[Entries with model source code]
+ + + +
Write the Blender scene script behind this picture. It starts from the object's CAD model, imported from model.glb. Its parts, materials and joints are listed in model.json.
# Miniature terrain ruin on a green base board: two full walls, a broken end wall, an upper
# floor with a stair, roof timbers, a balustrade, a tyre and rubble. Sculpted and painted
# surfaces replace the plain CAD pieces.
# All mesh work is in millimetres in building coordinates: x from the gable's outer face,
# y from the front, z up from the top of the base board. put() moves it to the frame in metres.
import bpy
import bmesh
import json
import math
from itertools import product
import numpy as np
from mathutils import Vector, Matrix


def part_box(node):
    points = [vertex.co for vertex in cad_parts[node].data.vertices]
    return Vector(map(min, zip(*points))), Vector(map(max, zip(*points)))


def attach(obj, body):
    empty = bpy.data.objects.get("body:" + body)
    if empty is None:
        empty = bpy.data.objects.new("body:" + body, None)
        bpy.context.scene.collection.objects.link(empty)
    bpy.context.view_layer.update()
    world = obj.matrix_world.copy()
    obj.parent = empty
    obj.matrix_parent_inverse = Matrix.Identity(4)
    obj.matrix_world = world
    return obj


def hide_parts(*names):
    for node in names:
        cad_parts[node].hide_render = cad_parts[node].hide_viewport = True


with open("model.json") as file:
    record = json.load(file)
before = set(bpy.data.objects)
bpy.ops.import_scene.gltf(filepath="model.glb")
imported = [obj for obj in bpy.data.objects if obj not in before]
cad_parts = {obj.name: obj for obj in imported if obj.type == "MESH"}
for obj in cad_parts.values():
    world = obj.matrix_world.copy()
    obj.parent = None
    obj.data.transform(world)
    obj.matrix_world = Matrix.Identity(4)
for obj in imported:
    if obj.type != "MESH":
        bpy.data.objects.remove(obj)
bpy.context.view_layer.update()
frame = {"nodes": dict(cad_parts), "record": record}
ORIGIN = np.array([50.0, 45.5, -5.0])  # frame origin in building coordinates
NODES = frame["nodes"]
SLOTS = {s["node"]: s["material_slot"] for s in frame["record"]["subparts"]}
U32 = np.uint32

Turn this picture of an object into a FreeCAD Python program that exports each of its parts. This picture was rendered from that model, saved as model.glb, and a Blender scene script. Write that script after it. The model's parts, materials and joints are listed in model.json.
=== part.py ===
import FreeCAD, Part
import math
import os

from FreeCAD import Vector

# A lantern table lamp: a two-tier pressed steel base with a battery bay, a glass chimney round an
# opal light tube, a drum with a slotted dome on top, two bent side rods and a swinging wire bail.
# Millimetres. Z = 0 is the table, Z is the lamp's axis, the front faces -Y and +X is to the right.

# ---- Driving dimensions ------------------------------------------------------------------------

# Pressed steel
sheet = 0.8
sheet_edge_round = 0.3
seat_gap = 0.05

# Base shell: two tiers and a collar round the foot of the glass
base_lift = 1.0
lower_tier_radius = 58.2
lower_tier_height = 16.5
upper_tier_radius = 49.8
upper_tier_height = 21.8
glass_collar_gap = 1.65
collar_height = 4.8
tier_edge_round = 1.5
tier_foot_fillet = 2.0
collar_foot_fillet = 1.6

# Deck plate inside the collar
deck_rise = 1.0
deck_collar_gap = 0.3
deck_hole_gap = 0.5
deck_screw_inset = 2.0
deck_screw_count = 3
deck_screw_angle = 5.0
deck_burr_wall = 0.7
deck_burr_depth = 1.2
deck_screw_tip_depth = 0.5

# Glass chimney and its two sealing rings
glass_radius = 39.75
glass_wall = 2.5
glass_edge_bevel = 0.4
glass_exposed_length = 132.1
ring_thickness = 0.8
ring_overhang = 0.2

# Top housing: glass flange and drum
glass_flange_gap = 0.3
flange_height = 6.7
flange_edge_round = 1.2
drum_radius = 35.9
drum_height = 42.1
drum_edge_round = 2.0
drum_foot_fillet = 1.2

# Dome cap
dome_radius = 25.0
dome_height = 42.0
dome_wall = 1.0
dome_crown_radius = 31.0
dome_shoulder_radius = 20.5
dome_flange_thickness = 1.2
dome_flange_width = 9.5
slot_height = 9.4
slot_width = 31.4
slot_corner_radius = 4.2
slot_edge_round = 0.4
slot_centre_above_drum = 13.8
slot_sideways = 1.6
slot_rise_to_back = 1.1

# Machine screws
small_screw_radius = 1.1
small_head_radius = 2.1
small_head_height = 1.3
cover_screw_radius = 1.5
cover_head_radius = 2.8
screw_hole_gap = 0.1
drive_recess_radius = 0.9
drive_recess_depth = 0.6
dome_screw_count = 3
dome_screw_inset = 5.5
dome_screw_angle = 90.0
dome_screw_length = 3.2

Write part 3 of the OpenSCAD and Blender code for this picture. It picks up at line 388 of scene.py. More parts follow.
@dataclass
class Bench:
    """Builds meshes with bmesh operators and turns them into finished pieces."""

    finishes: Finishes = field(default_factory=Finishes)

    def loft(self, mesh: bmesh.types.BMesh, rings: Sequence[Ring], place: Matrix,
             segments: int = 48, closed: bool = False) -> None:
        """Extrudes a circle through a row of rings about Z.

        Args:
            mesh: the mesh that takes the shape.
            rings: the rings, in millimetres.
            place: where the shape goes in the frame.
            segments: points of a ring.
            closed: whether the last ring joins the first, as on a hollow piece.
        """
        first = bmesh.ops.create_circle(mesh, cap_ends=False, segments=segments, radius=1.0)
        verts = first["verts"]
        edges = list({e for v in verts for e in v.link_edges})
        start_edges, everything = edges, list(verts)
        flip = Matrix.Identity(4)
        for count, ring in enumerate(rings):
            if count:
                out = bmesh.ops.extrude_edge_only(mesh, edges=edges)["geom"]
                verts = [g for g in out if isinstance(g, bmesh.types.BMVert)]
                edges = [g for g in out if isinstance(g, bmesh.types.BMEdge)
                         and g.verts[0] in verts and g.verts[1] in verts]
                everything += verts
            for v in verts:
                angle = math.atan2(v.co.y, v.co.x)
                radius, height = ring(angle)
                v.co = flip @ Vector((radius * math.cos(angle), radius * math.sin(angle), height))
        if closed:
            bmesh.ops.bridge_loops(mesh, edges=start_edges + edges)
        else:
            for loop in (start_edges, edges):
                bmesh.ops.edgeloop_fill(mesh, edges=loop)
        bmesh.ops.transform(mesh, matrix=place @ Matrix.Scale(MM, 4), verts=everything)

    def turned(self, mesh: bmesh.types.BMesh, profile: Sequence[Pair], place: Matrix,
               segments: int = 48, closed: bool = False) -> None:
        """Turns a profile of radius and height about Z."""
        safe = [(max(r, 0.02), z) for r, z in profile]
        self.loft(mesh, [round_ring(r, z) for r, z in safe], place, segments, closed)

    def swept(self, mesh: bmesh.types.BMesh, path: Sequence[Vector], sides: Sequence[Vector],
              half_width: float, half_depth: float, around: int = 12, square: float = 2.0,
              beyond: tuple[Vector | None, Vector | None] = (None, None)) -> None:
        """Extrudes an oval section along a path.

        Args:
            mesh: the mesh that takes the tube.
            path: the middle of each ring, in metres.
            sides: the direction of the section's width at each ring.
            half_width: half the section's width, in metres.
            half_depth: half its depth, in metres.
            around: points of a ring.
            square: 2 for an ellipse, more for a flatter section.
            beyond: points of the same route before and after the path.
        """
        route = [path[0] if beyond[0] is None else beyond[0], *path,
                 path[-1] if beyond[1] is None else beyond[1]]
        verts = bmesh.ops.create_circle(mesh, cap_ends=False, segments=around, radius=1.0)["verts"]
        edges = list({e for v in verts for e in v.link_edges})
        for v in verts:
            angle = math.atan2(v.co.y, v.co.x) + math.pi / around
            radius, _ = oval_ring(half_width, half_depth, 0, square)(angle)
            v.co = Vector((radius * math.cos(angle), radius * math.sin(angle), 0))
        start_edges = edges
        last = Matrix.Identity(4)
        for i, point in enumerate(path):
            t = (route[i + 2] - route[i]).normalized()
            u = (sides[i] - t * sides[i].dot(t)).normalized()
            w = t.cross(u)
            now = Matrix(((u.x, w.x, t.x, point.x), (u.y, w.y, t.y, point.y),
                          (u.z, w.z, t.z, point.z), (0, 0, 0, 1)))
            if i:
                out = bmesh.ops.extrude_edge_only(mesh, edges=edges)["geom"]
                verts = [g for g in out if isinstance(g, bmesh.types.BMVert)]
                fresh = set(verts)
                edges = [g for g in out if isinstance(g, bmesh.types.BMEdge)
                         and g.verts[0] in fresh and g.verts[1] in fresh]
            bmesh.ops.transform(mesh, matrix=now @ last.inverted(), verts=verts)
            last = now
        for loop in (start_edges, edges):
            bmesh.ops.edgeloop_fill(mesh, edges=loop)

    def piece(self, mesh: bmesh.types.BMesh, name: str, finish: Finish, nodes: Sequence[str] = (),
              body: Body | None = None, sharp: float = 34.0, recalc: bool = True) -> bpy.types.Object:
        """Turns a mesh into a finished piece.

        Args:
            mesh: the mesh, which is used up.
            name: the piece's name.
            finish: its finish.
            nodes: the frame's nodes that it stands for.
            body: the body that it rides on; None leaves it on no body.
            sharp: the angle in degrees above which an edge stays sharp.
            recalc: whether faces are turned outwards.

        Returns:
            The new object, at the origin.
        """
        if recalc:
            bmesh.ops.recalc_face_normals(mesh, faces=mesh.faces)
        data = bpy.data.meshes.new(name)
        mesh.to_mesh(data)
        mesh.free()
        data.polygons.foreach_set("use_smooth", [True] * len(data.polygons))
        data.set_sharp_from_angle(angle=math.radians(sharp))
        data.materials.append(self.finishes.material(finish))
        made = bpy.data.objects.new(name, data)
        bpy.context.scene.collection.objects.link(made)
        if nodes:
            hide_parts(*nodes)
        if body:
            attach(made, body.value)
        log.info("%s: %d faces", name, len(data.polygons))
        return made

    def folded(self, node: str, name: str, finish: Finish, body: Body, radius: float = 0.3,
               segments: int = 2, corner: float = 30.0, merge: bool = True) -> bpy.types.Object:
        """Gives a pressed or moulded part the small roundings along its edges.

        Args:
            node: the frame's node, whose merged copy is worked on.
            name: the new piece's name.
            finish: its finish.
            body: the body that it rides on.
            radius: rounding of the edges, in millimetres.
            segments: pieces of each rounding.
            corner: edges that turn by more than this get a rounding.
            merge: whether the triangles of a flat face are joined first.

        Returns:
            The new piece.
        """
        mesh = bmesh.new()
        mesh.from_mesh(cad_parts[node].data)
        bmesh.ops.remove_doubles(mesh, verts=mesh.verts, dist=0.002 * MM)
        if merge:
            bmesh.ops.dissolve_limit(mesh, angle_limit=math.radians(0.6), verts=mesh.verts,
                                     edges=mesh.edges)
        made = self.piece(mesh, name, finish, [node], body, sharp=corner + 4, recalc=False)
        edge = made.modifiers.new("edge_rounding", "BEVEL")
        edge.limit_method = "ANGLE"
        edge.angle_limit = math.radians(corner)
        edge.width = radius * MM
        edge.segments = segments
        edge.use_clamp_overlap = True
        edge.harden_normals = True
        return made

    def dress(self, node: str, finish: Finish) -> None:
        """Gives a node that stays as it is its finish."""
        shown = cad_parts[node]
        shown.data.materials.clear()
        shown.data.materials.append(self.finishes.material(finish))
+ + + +
Exercise prompt →
Reproduce word for word the material above, beginning with the line that contains "obj.matrix_world = Matrix.Identity(4)" and ending with the line that contains "deck_screw_tip_depth = 0.5".

Completed exercise →
    obj.matrix_world = Matrix.Identity(4)
for obj in imported:
    if obj.type != "MESH":
        bpy.data.objects.remove(obj)
bpy.context.view_layer.update()
frame = {"nodes": dict(cad_parts), "record": record}
ORIGIN = np.array([50.0, 45.5, -5.0])  # frame origin in building coordinates
NODES = frame["nodes"]
SLOTS = {s["node"]: s["material_slot"] for s in frame["record"]["subparts"]}
U32 = np.uint32

Turn this picture of an object into a FreeCAD Python program that exports each of its parts. This picture was rendered from that model, saved as model.glb, and a Blender scene script. Write that script after it. The model's parts, materials and joints are listed in model.json.
=== part.py ===
import FreeCAD, Part
import math
import os

from FreeCAD import Vector

# A lantern table lamp: a two-tier pressed steel base with a battery bay, a glass chimney round an
# opal light tube, a drum with a slotted dome on top, two bent side rods and a swinging wire bail.
# Millimetres. Z = 0 is the table, Z is the lamp's axis, the front faces -Y and +X is to the right.

# ---- Driving dimensions ------------------------------------------------------------------------

# Pressed steel
sheet = 0.8
sheet_edge_round = 0.3
seat_gap = 0.05

# Base shell: two tiers and a collar round the foot of the glass
base_lift = 1.0
lower_tier_radius = 58.2
lower_tier_height = 16.5
upper_tier_radius = 49.8
upper_tier_height = 21.8
glass_collar_gap = 1.65
collar_height = 4.8
tier_edge_round = 1.5
tier_foot_fillet = 2.0
collar_foot_fillet = 1.6

# Deck plate inside the collar
deck_rise = 1.0
deck_collar_gap = 0.3
deck_hole_gap = 0.5
deck_screw_inset = 2.0
deck_screw_count = 3
deck_screw_angle = 5.0
deck_burr_wall = 0.7
deck_burr_depth = 1.2
deck_screw_tip_depth = 0.5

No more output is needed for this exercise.